We need to invest in another key to Maine’s future growth-‐-‐the creative economy. Maine’s unique quality of place also has much to do with who we are – the creative workforce that produces our unique artistic, manufactured, technological, agricultural, and aquatic products. Maine workers are known to be skilled, innovative, creative and adept at meeting manufacturing challenges. Over the last decade, a multitude of studies and papers generated by both public and private institutions have explored the creative economy in Maine with the aim of understanding the nature, impact and growth potential for arts, entertainment, recreation and technology, and how to foster that growth as a focus of state policy. It’s time to take the best of those studies’ recommendations off the shelf and to make them part of a serious and focused plan to build Maine’s creative economy.
Agriculture is another industry that offers a compelling picture of a sector of the Maine economy. Our challenge is to marshal our natural and human resources – our competitive advantages –and leverage them into new jobs and a growing economy that can sustain Maine’s agricultural future. Acreage under cultivation in Maine is slowly growing again, generating jobs and incomes, but we are not adequately supporting our current farms that are struggling to make ends meet and agriculture is not growing nearly as rapidly as it could if Maine were following a strategy to encourage it and put in place the right policies to make it happen. As part of my plan to make Maine the food-‐ basket of New England, I will work to improve the bottom line of our agricultural enterprises, recruit young farmers, introduce high school students to agricultural and food sciences, invest in infrastructure, reduce energy costs, ensure common sense regulations, grow demand and seek strategic markets for Maine-‐grown products.

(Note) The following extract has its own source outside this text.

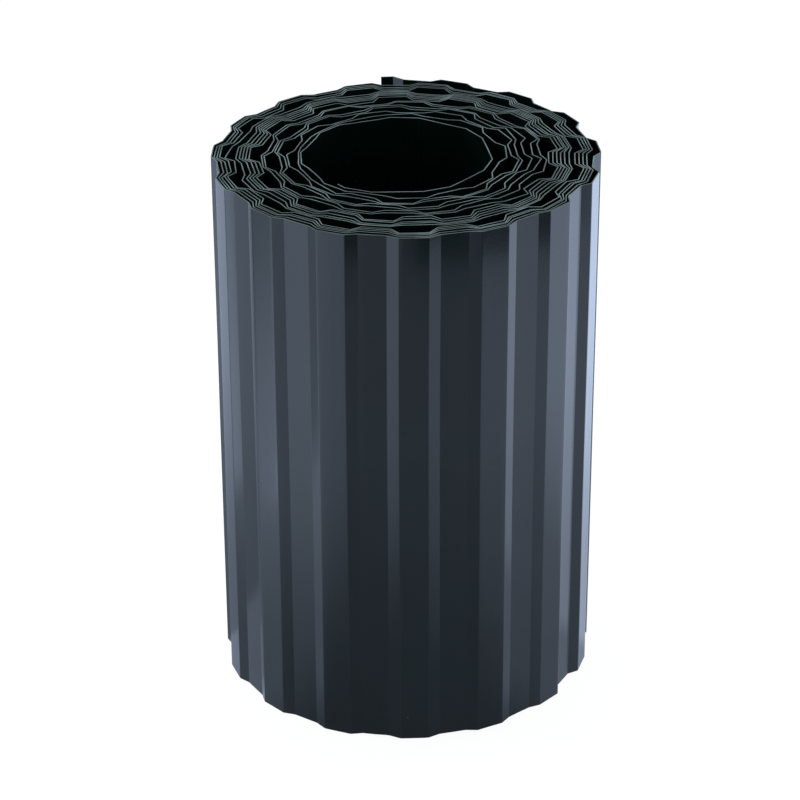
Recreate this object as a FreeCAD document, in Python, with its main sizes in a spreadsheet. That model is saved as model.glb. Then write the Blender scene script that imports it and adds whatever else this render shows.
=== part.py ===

5. What are your thoughts on raising the minimum wage?
I support an increase in the minimum wage, both at the state and federal level. Had it come to my desk, I would have signed LD 611, the bill that raised the minimum wage from $7.50 an hour to $9.00 an hour by 2016 in Maine. The minimum wage right now is not a living wage and it’s too far below a living wage. Raising the minimum wage ought to be a part of a comprehensive strategy to improve the opportunities for all Maine workers.
6. What are your thoughts on Medicaid expansion and ACA provisions as they pertain to small businesses?
If we want to reduce the costs of doing business and grow Maine’s economy, we need a healthy work force. With universal access to essential health care services, Maine can muscle down our health care costs and become a competitive place to live and work.
As governor, I will expand Medicaid coverage to the 70,000 Mainers that were restricted access under the LePage administration.
I believe that all Maine people are entitled to essential health care and a medical home-‐ first because it is the right, fair, and morally responsible thing to do, and second because it is the financially and economically smart thing to do.
Governor LePage made a costly mistake by opting out of Medicaid expansion under the Affordable Care Act and denying coverage to 70,000 vulnerable Mainers.